** Start INFORMATION SUPPLIED **

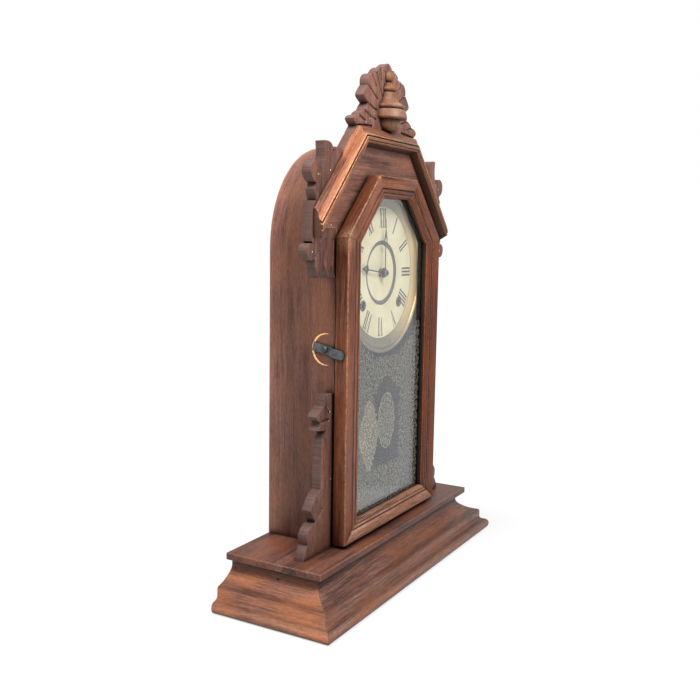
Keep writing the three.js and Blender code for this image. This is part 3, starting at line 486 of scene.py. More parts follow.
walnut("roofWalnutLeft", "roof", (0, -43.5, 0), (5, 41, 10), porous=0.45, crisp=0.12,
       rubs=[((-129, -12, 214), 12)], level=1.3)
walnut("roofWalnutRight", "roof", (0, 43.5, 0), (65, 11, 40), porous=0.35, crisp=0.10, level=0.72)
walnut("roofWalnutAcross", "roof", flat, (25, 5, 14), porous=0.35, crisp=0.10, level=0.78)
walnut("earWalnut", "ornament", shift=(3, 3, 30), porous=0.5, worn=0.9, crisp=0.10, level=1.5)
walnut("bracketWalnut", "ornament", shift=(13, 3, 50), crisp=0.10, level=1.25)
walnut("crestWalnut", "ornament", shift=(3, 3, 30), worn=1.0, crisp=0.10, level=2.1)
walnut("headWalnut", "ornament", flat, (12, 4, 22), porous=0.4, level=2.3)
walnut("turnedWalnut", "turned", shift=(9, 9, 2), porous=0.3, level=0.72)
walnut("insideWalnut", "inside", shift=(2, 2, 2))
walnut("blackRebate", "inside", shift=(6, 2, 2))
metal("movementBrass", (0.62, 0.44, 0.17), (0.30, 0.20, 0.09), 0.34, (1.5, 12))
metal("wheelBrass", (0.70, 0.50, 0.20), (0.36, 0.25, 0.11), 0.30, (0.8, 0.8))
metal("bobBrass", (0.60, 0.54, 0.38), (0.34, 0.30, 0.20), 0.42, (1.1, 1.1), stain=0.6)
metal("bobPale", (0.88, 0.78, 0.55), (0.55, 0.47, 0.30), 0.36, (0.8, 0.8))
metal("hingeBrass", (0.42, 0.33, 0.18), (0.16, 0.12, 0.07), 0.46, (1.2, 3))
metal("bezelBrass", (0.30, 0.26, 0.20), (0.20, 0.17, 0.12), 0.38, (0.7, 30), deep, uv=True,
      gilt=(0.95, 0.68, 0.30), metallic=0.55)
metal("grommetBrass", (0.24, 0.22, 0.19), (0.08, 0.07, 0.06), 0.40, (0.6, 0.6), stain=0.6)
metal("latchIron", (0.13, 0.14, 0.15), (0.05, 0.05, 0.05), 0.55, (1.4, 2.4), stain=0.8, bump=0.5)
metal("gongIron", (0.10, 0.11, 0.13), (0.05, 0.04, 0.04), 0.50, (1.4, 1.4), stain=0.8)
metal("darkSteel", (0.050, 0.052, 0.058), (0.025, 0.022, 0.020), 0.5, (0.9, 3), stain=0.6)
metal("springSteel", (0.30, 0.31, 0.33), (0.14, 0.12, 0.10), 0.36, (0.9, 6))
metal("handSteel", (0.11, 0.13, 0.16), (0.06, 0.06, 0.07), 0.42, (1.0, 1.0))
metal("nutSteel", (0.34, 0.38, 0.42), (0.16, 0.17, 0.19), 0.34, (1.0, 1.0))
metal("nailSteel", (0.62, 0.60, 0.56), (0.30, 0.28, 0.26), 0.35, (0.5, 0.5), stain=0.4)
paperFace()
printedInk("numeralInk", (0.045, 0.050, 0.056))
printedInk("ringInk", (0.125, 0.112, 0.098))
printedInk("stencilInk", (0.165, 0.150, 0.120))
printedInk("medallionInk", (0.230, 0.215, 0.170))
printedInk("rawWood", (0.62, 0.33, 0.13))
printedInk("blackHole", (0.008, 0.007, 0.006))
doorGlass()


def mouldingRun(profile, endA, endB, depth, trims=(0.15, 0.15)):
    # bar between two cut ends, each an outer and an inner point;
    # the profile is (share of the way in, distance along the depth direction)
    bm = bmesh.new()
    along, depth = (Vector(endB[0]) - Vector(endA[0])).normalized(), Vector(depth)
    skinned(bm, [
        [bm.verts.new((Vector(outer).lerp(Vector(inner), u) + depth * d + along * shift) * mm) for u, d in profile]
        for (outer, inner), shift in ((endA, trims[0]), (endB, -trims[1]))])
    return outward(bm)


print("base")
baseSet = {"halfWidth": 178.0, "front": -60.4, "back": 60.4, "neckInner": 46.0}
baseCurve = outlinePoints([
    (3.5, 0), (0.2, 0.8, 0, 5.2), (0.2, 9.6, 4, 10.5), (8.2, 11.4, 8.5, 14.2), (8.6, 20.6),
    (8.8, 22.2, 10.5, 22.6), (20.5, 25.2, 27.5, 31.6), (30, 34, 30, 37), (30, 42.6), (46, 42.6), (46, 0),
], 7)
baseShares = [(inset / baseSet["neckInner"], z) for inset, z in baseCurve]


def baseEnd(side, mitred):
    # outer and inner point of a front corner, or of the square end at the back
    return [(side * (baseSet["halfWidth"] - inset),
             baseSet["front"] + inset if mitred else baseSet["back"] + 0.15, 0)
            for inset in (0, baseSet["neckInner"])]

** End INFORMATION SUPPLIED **

#### WRITTEN REQUEST
Each line of the listing above should be output exactly.

#### ANSWER BELOW
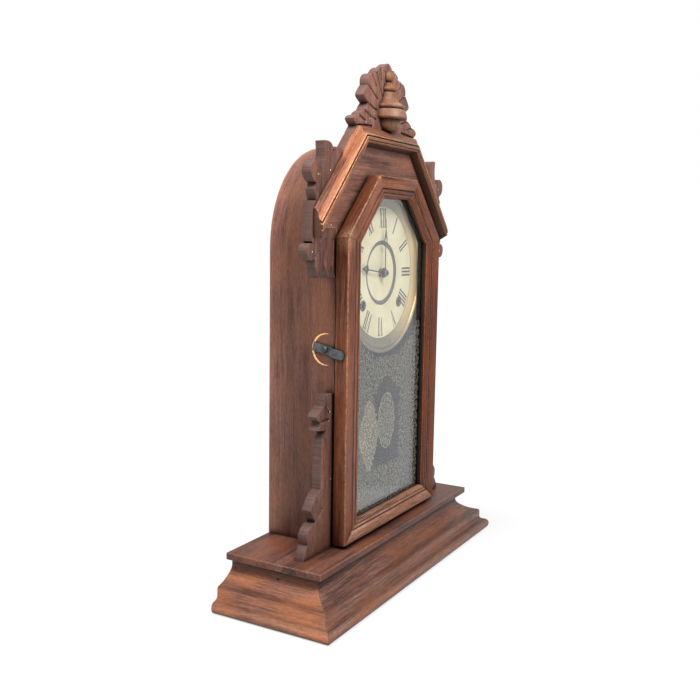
Keep writing the three.js and Blender code for this image. This is part 3, starting at line 486 of scene.py. More parts follow.
walnut("roofWalnutLeft", "roof", (0, -43.5, 0), (5, 41, 10), porous=0.45, crisp=0.12,
       rubs=[((-129, -12, 214), 12)], level=1.3)
walnut("roofWalnutRight", "roof", (0, 43.5, 0), (65, 11, 40), porous=0.35, crisp=0.10, level=0.72)
walnut("roofWalnutAcross", "roof", flat, (25, 5, 14), porous=0.35, crisp=0.10, level=0.78)
walnut("earWalnut", "ornament", shift=(3, 3, 30), porous=0.5, worn=0.9, crisp=0.10, level=1.5)
walnut("bracketWalnut", "ornament", shift=(13, 3, 50), crisp=0.10, level=1.25)
walnut("crestWalnut", "ornament", shift=(3, 3, 30), worn=1.0, crisp=0.10, level=2.1)
walnut("headWalnut", "ornament", flat, (12, 4, 22), porous=0.4, level=2.3)
walnut("turnedWalnut", "turned", shift=(9, 9, 2), porous=0.3, level=0.72)
walnut("insideWalnut", "inside", shift=(2, 2, 2))
walnut("blackRebate", "inside", shift=(6, 2, 2))
metal("movementBrass", (0.62, 0.44, 0.17), (0.30, 0.20, 0.09), 0.34, (1.5, 12))
metal("wheelBrass", (0.70, 0.50, 0.20), (0.36, 0.25, 0.11), 0.30, (0.8, 0.8))
metal("bobBrass", (0.60, 0.54, 0.38), (0.34, 0.30, 0.20), 0.42, (1.1, 1.1), stain=0.6)
metal("bobPale", (0.88, 0.78, 0.55), (0.55, 0.47, 0.30), 0.36, (0.8, 0.8))
metal("hingeBrass", (0.42, 0.33, 0.18), (0.16, 0.12, 0.07), 0.46, (1.2, 3))
metal("bezelBrass", (0.30, 0.26, 0.20), (0.20, 0.17, 0.12), 0.38, (0.7, 30), deep, uv=True,
      gilt=(0.95, 0.68, 0.30), metallic=0.55)
metal("grommetBrass", (0.24, 0.22, 0.19), (0.08, 0.07, 0.06), 0.40, (0.6, 0.6), stain=0.6)
metal("latchIron", (0.13, 0.14, 0.15), (0.05, 0.05, 0.05), 0.55, (1.4, 2.4), stain=0.8, bump=0.5)
metal("gongIron", (0.10, 0.11, 0.13), (0.05, 0.04, 0.04), 0.50, (1.4, 1.4), stain=0.8)
metal("darkSteel", (0.050, 0.052, 0.058), (0.025, 0.022, 0.020), 0.5, (0.9, 3), stain=0.6)
metal("springSteel", (0.30, 0.31, 0.33), (0.14, 0.12, 0.10), 0.36, (0.9, 6))
metal("handSteel", (0.11, 0.13, 0.16), (0.06, 0.06, 0.07), 0.42, (1.0, 1.0))
metal("nutSteel", (0.34, 0.38, 0.42), (0.16, 0.17, 0.19), 0.34, (1.0, 1.0))
metal("nailSteel", (0.62, 0.60, 0.56), (0.30, 0.28, 0.26), 0.35, (0.5, 0.5), stain=0.4)
paperFace()
printedInk("numeralInk", (0.045, 0.050, 0.056))
printedInk("ringInk", (0.125, 0.112, 0.098))
printedInk("stencilInk", (0.165, 0.150, 0.120))
printedInk("medallionInk", (0.230, 0.215, 0.170))
printedInk("rawWood", (0.62, 0.33, 0.13))
printedInk("blackHole", (0.008, 0.007, 0.006))
doorGlass()


def mouldingRun(profile, endA, endB, depth, trims=(0.15, 0.15)):
    # bar between two cut ends, each an outer and an inner point;
    # the profile is (share of the way in, distance along the depth direction)
    bm = bmesh.new()
    along, depth = (Vector(endB[0]) - Vector(endA[0])).normalized(), Vector(depth)
    skinned(bm, [
        [bm.verts.new((Vector(outer).lerp(Vector(inner), u) + depth * d + along * shift) * mm) for u, d in profile]
        for (outer, inner), shift in ((endA, trims[0]), (endB, -trims[1]))])
    return outward(bm)


print("base")
baseSet = {"halfWidth": 178.0, "front": -60.4, "back": 60.4, "neckInner": 46.0}
baseCurve = outlinePoints([
    (3.5, 0), (0.2, 0.8, 0, 5.2), (0.2, 9.6, 4, 10.5), (8.2, 11.4, 8.5, 14.2), (8.6, 20.6),
    (8.8, 22.2, 10.5, 22.6), (20.5, 25.2, 27.5, 31.6), (30, 34, 30, 37), (30, 42.6), (46, 42.6), (46, 0),
], 7)
baseShares = [(inset / baseSet["neckInner"], z) for inset, z in baseCurve]


def baseEnd(side, mitred):
    # outer and inner point of a front corner, or of the square end at the back
    return [(side * (baseSet["halfWidth"] - inset),
             baseSet["front"] + inset if mitred else baseSet["back"] + 0.15, 0)
            for inset in (0, baseSet["neckInner"])]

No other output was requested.